Но какой бы ни была в ночи угрюмая неприветливость дома - на меня веет полузабытым домашним уютом, чем-то дорогим, близким.
"До скорой встречи", - мысленно прощаюсь я с ним, оглядываясь назад, и кажется, будто уцелевшее окно тускло подмигивает мне - признает...
А машина уже объезжает баррикаду на площади у бывших Московских ворот. Здесь - один из рубежей обороны. У заставы нас останавливают: проверка документов, пропуска в прифронтовую полосу.

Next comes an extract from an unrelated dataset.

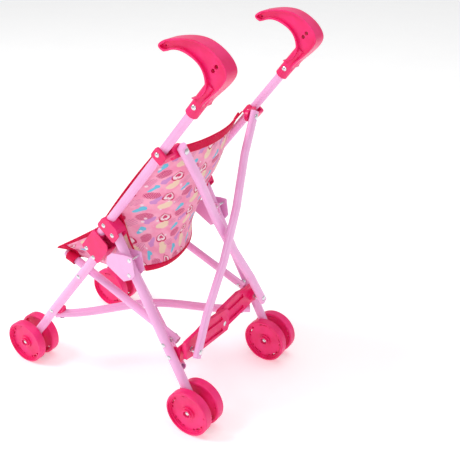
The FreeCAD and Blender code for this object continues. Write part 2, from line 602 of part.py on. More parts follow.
def bar_foot_pin():
    """On the bar: the foot's rivet, and its spacer towards the strut."""
    top, foot, along, across, normal = bar_axes()
    surface = BAR_T / 2
    front = foot - normal * (foot.y - BAR_PIN_FRONT)
    pin = rivet(front, foot + normal * surface, 5.0, 8.4, 1.5, low_head=False)
    spacer = rod(front, foot - normal * surface, 8.4)
    return join([pin, spacer])


def collar():
    """A saddle behind the push tube, with an ear that carries the top of a cross bar."""
    y, z = COLLAR_PIVOT
    cheek_in, cheek_out = SIDE_X - PUSH_TUBE_D / 2 - FACE_GAP, SIDE_X + PUSH_TUBE_D / 2 + FACE_GAP
    corners = [on_tube(COLLAR_UP + 8, -7), on_tube(COLLAR_UP + 8, 12.5), on_tube(COLLAR_UP - 8, 12.5),
               on_tube(COLLAR_UP - 8, -7)]
    block = plate(corners, cheek_in - 3.6, cheek_out + 3.6, 3.0)
    hollow = plate([on_tube(COLLAR_UP + 12, -12), on_tube(COLLAR_UP + 12, 9.6), on_tube(COLLAR_UP - 12, 9.6),
                    on_tube(COLLAR_UP - 12, -12)], cheek_in, cheek_out)
    saddle = block.cut(hollow)
    ear_y1 = BAR_TOP[1] - BAR_T / 2 - EAR_GAP
    ear = join([rod(V(BAR_TOP[0], ear_y1 - 5, BAR_TOP[2]), V(BAR_TOP[0], ear_y1, BAR_TOP[2]), 17.0),
                box((BAR_TOP[0], ear_y1 - 5, BAR_TOP[2] - 8.5), (cheek_in, ear_y1, BAR_TOP[2] + 8.5))])
    whole = join([saddle, ear])
    top, normal = bar_axes()[0], bar_axes()[4]
    whole = whole.cut(rod(top - normal * 25, top + normal * 15, 5.0))
    return whole.cut(x_hole(COLLAR_PIVOT, 90, 125, PIN_D + 2 * RUNNING))


def bar_top_pin():
    top, foot, along, across, normal = bar_axes()
    low = top - normal * (BAR_T / 2 + EAR_GAP + 5.3)
    return rivet(low, top + normal * (BAR_T / 2 + FACE_GAP), 5.0, 8.4, 1.5)


# ---------------------------------------------------------------- seat sling
CLOTH = 1.6
SLING_HALF = 94.2


BACK_STATIONS = [           # from the top hem down: (y, z) of the edges, of the middle, and half width
    ((108.0, 401.0), (122.0, 390.0), 93.0), ((82.0, 368.0), (105.0, 347.0), 96.5),
    ((55.0, 322.0), (82.0, 294.0), 96.5), ((52.0, 262.0), (64.0, 250.0), 93.0),
    ((51.0, 209.0), (52.5, 208.0), 89.0)]


def seat_back():
    """The back of the sling: a hanging panel between the push tubes that sags to the rear."""
    sections = [Part.Wire([Part.Arc(at(half, edge), at(0, middle), at(-half, edge)).toShape()])
                for edge, middle, half in BACK_STATIONS]
    return Part.makeLoft(sections, False, False).extrude(V(0, -CLOTH, 0))


def seat_base():
    """The floor of the sling and its two side walls."""
    wall = [(14.0, 297.0), (-96.0, 219.5), (-64.0, 204.0), (49.0, 204.0), (49.0, 240.0)]
    walls = [plate(wall, SLING_HALF - CLOTH, SLING_HALF), plate(wall, -SLING_HALF, CLOTH - SLING_HALF)]
    floor = box((-SLING_HALF, -64.0, 203.0), (SLING_HALF, 49.0, 203.0 + CLOTH))
    return join([floor] + walls)


# ---------------------------------------------------------------- the model
group = Part.makeCompound
both_sides("push_tube", push_tube())
both_sides("handle", handle())
both_sides("knee_bracket", knee_bracket())
both_sides("hinge_bracket", hinge_bracket())
both_sides("push_rivets", group(push_rivets() + leg_pins() + [collar_pin()]))
both_sides("front_leg", front_leg())
both_sides("front_leg_pins", group([rail_front_pin(), front_clip_pin()]))
both_sides("front_axle", axle(FRONT_WHEEL_X, FRONT_AXLE))
both_sides("rear_leg", rear_leg())
both_sides("stop_plates", group(stop_plates()))
both_sides("rear_leg_rivets", group(stop_rivets() + leg_rivets()))
both_sides("rear_axle", axle(REAR_WHEEL_X, REAR_AXLE))
for end_name, wheel_x, centre in (("front", FRONT_WHEEL_X, FRONT_AXLE), ("rear", REAR_WHEEL_X, REAR_AXLE)):
    both_sides(end_name + "_outer_wheel", wheel_disc(wheel_x + WHEEL_GAP / 2, 1, centre))
    both_sides(end_name + "_inner_wheel", wheel_disc(wheel_x - WHEEL_GAP / 2, -1, centre))
both_sides("seat_rail", seat_rail())
both_sides("rail_rear_pin", rail_rear_pin())
both_sides("front_clip", front_clip())
both_sides("front_clip_pin", cross_front_pin())
both_sides("rear_clip", rear_clip())
both_sides("collar", collar())
both_sides("collar_pin", bar_top_pin())

export("left_strut", strut_half(True))
export("left_strut_pins", group([strut_pin(), strut_centre_rivet()]))
export("right_strut", mirrored(strut_half(False)))
export("right_strut_pins", mirrored(strut_pin()))

# the left bar and the left cross tube run from the left side to the right
for side, bow, arch in (("left", BOW_FORWARD, CROSS_ARCH), ("right", BOW_REARWARD, 0.0)):
    place = mirrored if side == "right" else Part.Shape.copy
    export(side + "_cross_bar", place(cross_bar(bow)))
    export(side + "_cross_bar_pin", place(bar_foot_pin()))
    export(side + "_cross_tube", place(cross_tube(arch)))
    export(side + "_cross_tube_rivet", place(cross_rear_rivet()))

export("seat_back", seat_back())
export("seat_base", seat_base())
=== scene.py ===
import json
import math

import bpy
from mathutils import Matrix, Vector, noise


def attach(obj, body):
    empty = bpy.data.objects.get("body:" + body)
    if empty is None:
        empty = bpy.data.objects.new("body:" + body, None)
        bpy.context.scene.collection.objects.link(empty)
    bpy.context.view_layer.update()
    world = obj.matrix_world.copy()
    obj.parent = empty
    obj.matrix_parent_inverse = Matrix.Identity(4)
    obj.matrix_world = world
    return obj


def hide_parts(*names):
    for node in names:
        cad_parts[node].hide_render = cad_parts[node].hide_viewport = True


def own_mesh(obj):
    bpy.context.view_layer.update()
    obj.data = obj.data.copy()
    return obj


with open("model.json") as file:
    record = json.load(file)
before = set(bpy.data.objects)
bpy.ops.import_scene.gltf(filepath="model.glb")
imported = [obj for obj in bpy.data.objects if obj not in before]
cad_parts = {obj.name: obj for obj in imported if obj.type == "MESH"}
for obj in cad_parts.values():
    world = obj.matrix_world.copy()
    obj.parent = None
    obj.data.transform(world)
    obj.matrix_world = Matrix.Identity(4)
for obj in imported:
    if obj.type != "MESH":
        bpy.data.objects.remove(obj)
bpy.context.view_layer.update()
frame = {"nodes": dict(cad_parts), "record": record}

# The printed fabric sling, its bindings and loops are built here; everything else is the CAD frame with
# procedural materials. Lengths below are millimetres: x to the stroller's left, y to its rear, z up.
# Flat cloth sizes, UVs, the floor, the lights and the numbers inside materials are metres.
MM = 0.001
CENTRING_Y = -1.3           # the same shift as in the CAD


def linear(r, g, b):
    """A screen colour, 0 to 255, as a linear one for the shaders."""
    def one(c):
        c /= 255.0
        return c / 12.92 if c <= 0.04045 else ((c + 0.055) / 1.055) ** 2.4
    return (one(r), one(g), one(b), 1.0)


# ---------------------------------------------------------------- shader graphs
class Graph:
    """Short ways to add and join a material's nodes."""

    def __init__(self, name):
        self.material = bpy.data.materials.new(name)
        self.material.use_nodes = True
        self.tree = self.material.node_tree
        self.shader = self.tree.nodes["Principled BSDF"]

    def node(self, kind, **settings):
        n = self.tree.nodes.new(kind)
        for key, value in settings.items():
            setattr(n, key, value)
        return n

    def join(self, source, socket):
        if isinstance(source, (int, float, tuple)):
            socket.default_value = source
        else:
            self.tree.links.new(source, socket)

    def math(self, operation, *values):
        n = self.node("ShaderNodeMath", operation=operation)
        for i, value in enumerate(values):
            self.join(value, n.inputs[i])
        return n.outputs[0]

    def step(self, value, low, high):
        """0 below low, 1 above high, smooth between. low may be the larger one."""
        n = self.node("ShaderNodeMapRange", interpolation_type="SMOOTHSTEP")
        self.join(value, n.inputs["Value"])
        if low < high:
            ends = (low, high, 0.0, 1.0)
        else:
            ends = (high, low, 1.0, 0.0)
        for key, end in zip(("From Min", "From Max", "To Min", "To Max"), ends):
            n.inputs[key].default_value = end
        return n.outputs[0]

    def mix(self, factor, a, b):
        n = self.node("ShaderNodeMix", data_type="RGBA")
        self.join(factor, n.inputs[0])
        self.join(a, n.inputs[6])
        self.join(b, n.inputs[7])
        return n.outputs[2]

    def coordinates(self, kind="Object"):
        return self.node("ShaderNodeTexCoord").outputs[kind]

    def noise(self, vector, scale, detail=2.0, rough=0.5):
        n = self.node("ShaderNodeTexNoise")
        self.join(vector, n.inputs["Vector"])
        n.inputs["Scale"].default_value = scale
        n.inputs["Detail"].default_value = detail
        n.inputs["Roughness"].default_value = rough
        return n.outputs["Fac"]

    def bump(self, height, strength, distance, normal=None):
        n = self.node("ShaderNodeBump")
        n.inputs["Strength"].default_value = strength
        n.inputs["Distance"].default_value = distance
        self.join(height, n.inputs["Height"])
        if normal is not None:
            self.join(normal, n.inputs["Normal"])
        return n.outputs["Normal"]

    def soft_edges(self, radius):
        n = self.node("ShaderNodeBevel", samples=4)
        n.inputs["Radius"].default_value = radius
        return n.outputs["Normal"]

    def set(self, **values):
        names = {"base": "Base Color", "rough": "Roughness", "metal": "Metallic", "normal": "Normal",
                 "coat": "Coat Weight", "coat_rough": "Coat Roughness", "sheen": "Sheen Weight",
                 "sheen_rough": "Sheen Roughness", "specular": "Specular IOR Level",
                 "soft": "Subsurface Weight", "soft_scale": "Subsurface Scale"}
        for key, value in values.items():
            self.join(value, self.shader.inputs[names[key]])
        return self.material


def painted_tube():
    """Gloss pale-pink enamel on steel tube, with the faint ripple of a sprayed coat."""
    g = Graph("pale_pink_enamel")
    place = g.coordinates()
    cloud = g.step(g.noise(place, 38.0, 3.0), 0.3, 0.7)
    colour = g.mix(cloud, linear(244, 172, 222), linear(247, 180, 228))
    rough = g.math("MULTIPLY_ADD", g.noise(place, 210.0, 4.0), 0.05, 0.24)
    ripple = g.bump(g.noise(place, 620.0, 2.0), 0.03, 0.0004, g.soft_edges(0.0005))
    return g.set(base=colour, rough=rough, normal=ripple, coat=0.35, coat_rough=0.12)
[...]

– Везет вам, товарищ майор, - говорит начальник заставы. - Фашист сегодня тихо себя ведет, может, и доберетесь спокойно.
Дома кончаются, и лишь на мглистых пустырях невдалеке простираются массивные стены Чесменского дворца да монументальное здание мясокомбината имени С. М. Кирова.

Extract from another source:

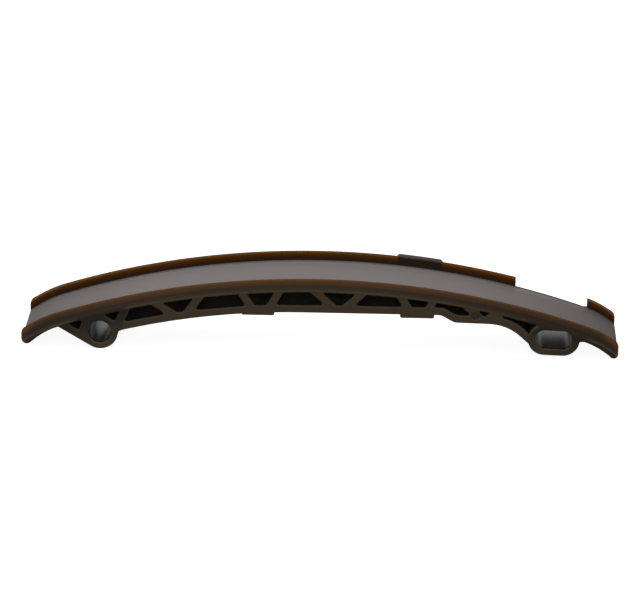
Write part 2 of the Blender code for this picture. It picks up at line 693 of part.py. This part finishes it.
def plastic():
    material = bpy.data.materials.new("moulded_polyamide")
    material.use_nodes = True
    shader = material.node_tree.nodes["Principled BSDF"]
    shader.inputs["Base Color"].default_value = (*PLASTIC_COLOUR, 1)
    shader.inputs["Roughness"].default_value = 0.38
    shader.inputs["Metallic"].default_value = 0.0
    shader.inputs["IOR"].default_value = 1.53
    return material


def build_guide():
    guide = plate("guide_rail", rail_outline(), FRONT, REAR, EDGE_RADIUS)
    guide.data.materials.append(plastic())
    combine(guide, plate("boss_form", boss_outline(), FRONT, REAR, EDGE_RADIUS), "UNION")
    combine(guide, plate("slot_boss_form", slot_boss_outline(), FRONT, REAR, EDGE_RADIUS), "UNION")
    combine(guide, plate("truss_form", truss_outline(), TRUSS_FRONT, TRUSS_REAR, EDGE_RADIUS), "UNION")
    combine(guide, lug(), "UNION")
    combine(guide, channel_cutter(), "DIFFERENCE")
    combine(guide, gap_cutter(), "DIFFERENCE")
    outlines = [left_boss_pocket, right_boss_pocket, tail_pocket]
    outlines += [lambda shrink, i=i: between_struts(i, shrink) for i in range(len(STRUT_FEET) - 1)]
    for number, outline_of in enumerate(outlines):
        face = REAR if number < 2 else TRUSS_REAR
        for side, word in ((-1, "front"), (1, "rear")):
            tool = pocket_cutter(f"pocket_{word}_{number}", outline_of, face, side)
            combine(guide, tool, "DIFFERENCE")
    combine(guide, bore_cutter("hole_cutter", HOLE, 0, HOLE_DIAMETER / 2), "DIFFERENCE")
    combine(guide, bore_cutter("slot_cutter", SLOT, SLOT_TRAVEL, SLOT_WIDTH / 2), "DIFFERENCE")
    combine(guide, ejector_cutter(), "DIFFERENCE")
    return guide


def move_to_origin():
    """Puts the origin at the bottom centre of the part's box."""
    lowest = min(-BOSS_RADIUS, *(foot.y for foot in nose_feet()))
    shift = Vector(((LEFT_REACH - RIGHT_REACH) / 2, -LUG_PROUD / 2, -lowest))
    for obj in bpy.data.objects:
        obj.location += shift


clear_scene()
build_guide()
move_to_origin()
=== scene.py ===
import math

import bmesh
import bpy
from mathutils import Matrix, Vector
from mathutils.bvhtree import BVHTree


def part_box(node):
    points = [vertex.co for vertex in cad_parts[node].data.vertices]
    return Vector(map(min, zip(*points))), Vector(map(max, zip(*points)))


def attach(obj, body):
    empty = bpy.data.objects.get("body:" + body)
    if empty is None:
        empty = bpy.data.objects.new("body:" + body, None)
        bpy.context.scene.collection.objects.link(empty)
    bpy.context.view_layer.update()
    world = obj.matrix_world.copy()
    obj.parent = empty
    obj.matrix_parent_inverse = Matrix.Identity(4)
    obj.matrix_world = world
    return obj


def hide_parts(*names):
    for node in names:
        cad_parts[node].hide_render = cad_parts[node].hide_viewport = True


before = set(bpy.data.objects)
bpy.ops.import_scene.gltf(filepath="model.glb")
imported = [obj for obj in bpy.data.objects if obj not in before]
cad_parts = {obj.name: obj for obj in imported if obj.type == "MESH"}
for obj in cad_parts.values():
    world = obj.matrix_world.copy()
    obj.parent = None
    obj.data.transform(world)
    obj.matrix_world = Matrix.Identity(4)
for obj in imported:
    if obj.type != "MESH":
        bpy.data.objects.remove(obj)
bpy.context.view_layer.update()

# The guide is one injection moulding in dark brown polyamide. Only its pockets have a draft, and the
# edges that the tool forms are rounded. The mesh is the CAD solid, cut finely enough to carry the
# light that comes through the thin walls.
MM = 0.001
SLICE_X, SLICE_Z = 2.0 * MM, 0.8 * MM
SLICES_Y = (-14.4 * MM, -8 * MM, 0.0, 7 * MM, 12.6 * MM)
WELD, CUT_SNAP, SLIVER = MM / 1000, MM / 10000, MM / 500
SAME_PLANE = math.radians(0.2)


def spaced(low, high, step):
    """The middles of equal stretches from low to high, each about one step long."""
    count = int((high - low) / step)
    return [low + (high - low) * (i + 0.5) / count for i in range(count)]


def fine_solid(name):
    """The solid of a CAD node as one welded bmesh, sliced into short faces."""
    solid = bmesh.new()
    solid.from_mesh(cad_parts[name].data)
    bmesh.ops.remove_doubles(solid, verts=solid.verts, dist=WELD)
    bmesh.ops.dissolve_limit(solid, angle_limit=SAME_PLANE, verts=solid.verts, edges=solid.edges)
    low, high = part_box(name)
    cuts = [(0, x) for x in spaced(low[0], high[0], SLICE_X)]
    cuts += [(2, z) for z in spaced(low[2], high[2], SLICE_Z)]
    cuts += [(1, y) for y in SLICES_Y]
    for axis, place in cuts:
        point, normal = [0, 0, 0], [0, 0, 0]
        point[axis], normal[axis] = place, 1
        geometry = solid.verts[:] + solid.edges[:] + solid.faces[:]
        bmesh.ops.bisect_plane(solid, geom=geometry, dist=CUT_SNAP, plane_co=point, plane_no=normal)
    bmesh.ops.triangulate(solid, faces=solid.faces[:])
    bmesh.ops.dissolve_degenerate(solid, dist=SLIVER, edges=solid.edges[:])
    bmesh.ops.triangulate(solid, faces=solid.faces[:])
    solid.normal_update()
    return solid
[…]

Сергей Миронович Киров. Давно ли не в военной форме в кабине ЗИСа, а на стройке у Средней Рогатки, где было выбрано место для мясного гиганта, стояли мы по колено в раскисшей вязкой глине с начальником строительства Георгием Михайловичем Алексеевым. Строители спорила в проектировщиками дело обычное, - и никто не заметил двух легковых машин, приткнувшихся неподалеку.
Но вдруг кто-то произнес:
– Киров!..
Широко улыбаясь (по всей видимости, мы, увязшие в грязном месиве, сердитые друг на друга, распаленные спором, да к тому же с внушительными рулонами ватмана в руках и под мышками, смотрелись со стороны довольно комично), Сергей Миронович поздоровался с нами и кивнул Алексееву:
– Ну, Георгий Михайлович, показывай свое строительство...
Алексеев рассказывал, Киров внимательно слушал, задавал вопросы. По разговору, по манере ставить к месту тот или иной вопрос чувствовалась кровная заинтересованность настоящего хозяина города, будущее которого и заботило, и беспокоило.